NOTE 1:   BASIS OF PRESENTATION

     The accompanying  unaudited consolidated financial statements
have been prepared in accordance with generally accepted accounting
principles for interim financial  information and with the
instructions to Form 10-Q and Rule 10-01 of Regulation  S-X.
Accordingly,  they do not include all of the information and
notes  required  by  generally  accepted  accounting principles
for complete consolidated financial statements.

     Revenue is recognized upon the shipment of products and the
passage of title to customers.

     In the opinion of management, all adjustments  (consisting
solely of normal recurring adjustments) considered necessary for a
fair statement of the interim financial data have been included.
Results from operations for the nine-month period ended September
30, 2000 are not necessarily indicative of the results that may be
expected for the year ending December 31, 2000.

     For further information, refer to the consolidated financial
statements and the  footnotes  included in the Annual Report on
Form 10-K for BPI Packaging Technologies, Inc. (the "Company") for
the year ended December 31, 1999.

NOTE 2:   FINANCIAL RESTRUCTURING

     On January 27, 1999, the Company entered into a Securities
Purchase Agreement (the "Agreement") with DGJ, L.L.C, a Delaware
limited liability company ("DGJ") (the "January 1999 Financing"),
under which the Company issued and sold to DGJ:

          1. a Promissory Note in the aggregate principal amount of
          $3,200,000 (the "Note");

          2. a Common Stock Purchase Warrant for the purchase of up to
          80,000,000 shares of the Company's Common Stock, at an
          exercise price of $0.04 per share, exercisable until
          January 27, 2009; and

          3. 1,629,930 shares of Series C Preferred Stock of the
          Company for $100.

    In connection with the January 1999 Financing, DGJ required
certain members of the Company's then management, C. Jill
Beresford, James F. Koehlinger, Hanspeter Schulz, Richard H. Nurse
and Ivan J. Hughes, to invest $300,000, in the aggregate, in the
Company's warrants. As of September 30, 2000, 6,563,000 of the
7,500,000 issued warrant shares were converted into Common Stock.
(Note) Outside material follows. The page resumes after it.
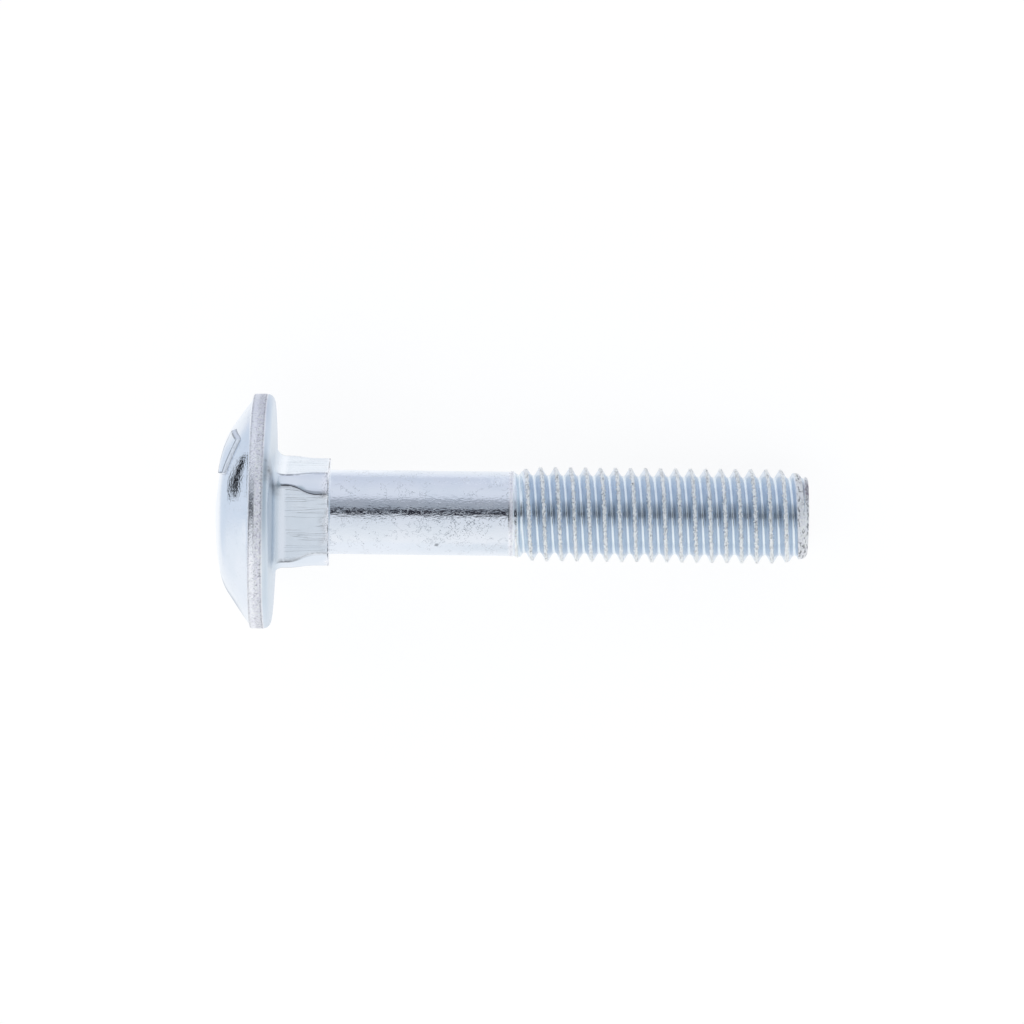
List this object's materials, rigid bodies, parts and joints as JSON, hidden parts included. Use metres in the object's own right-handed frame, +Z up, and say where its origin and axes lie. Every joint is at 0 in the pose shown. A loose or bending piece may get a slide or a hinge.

    As part of the January 1999 Financing, the Company entered
into a factoring agreement with Franklin Capital Corporation
("Franklin"), an entity affiliated with Gary Edidin, one of the
Company's Directors and a member of DGJ, whereby the Company, with
full recourse, assigned and sold to Franklin its entire interests
in all of its present and future accounts and similar rights and
instruments arising from its sales of goods, then existing or
created thereafter.

    The Company also refinanced its equipment, capital and
operating leases in January 1999 when it entered into an equipment
lease with DGJ. The new lease carries no debt reduction obligation
and was treated as long-term debt. The combined monthly payments
under the retired leases were reduced from approximately $305,000
per month to $102,000 per month under the new equipment lease with
DGJ. The term of the lease is ten years and its monthly payment of
$102,000 represents interest only.

    The Company is in default on the equipment lease with DGJ as
it failed to make lease payments of $102,000 per month for the
months of September 1999 through October 2000, or $1,428,000 in
total.  As this has caused an event of default, as defined in the
equipment lease, DGJ is entitled to various rights and remedies
under the equipment lease and the Agreement including, but not
limited to, the right to have any and all remaining sums under the
lease become immediately due and payable and the right to repossess
the leased equipment. Since no formal agreement has been executed
between the Company and DGJ to cure the event of default, this
obligation has been reclassified as a current liability as of
September 30, 2000.

    Also in January 1999, the Company entered into agreements with
most of its unsecured creditors that provided for a discounted
payment in February 1999 or permitted the Company to pay the entire
balance without interest over a three-year period.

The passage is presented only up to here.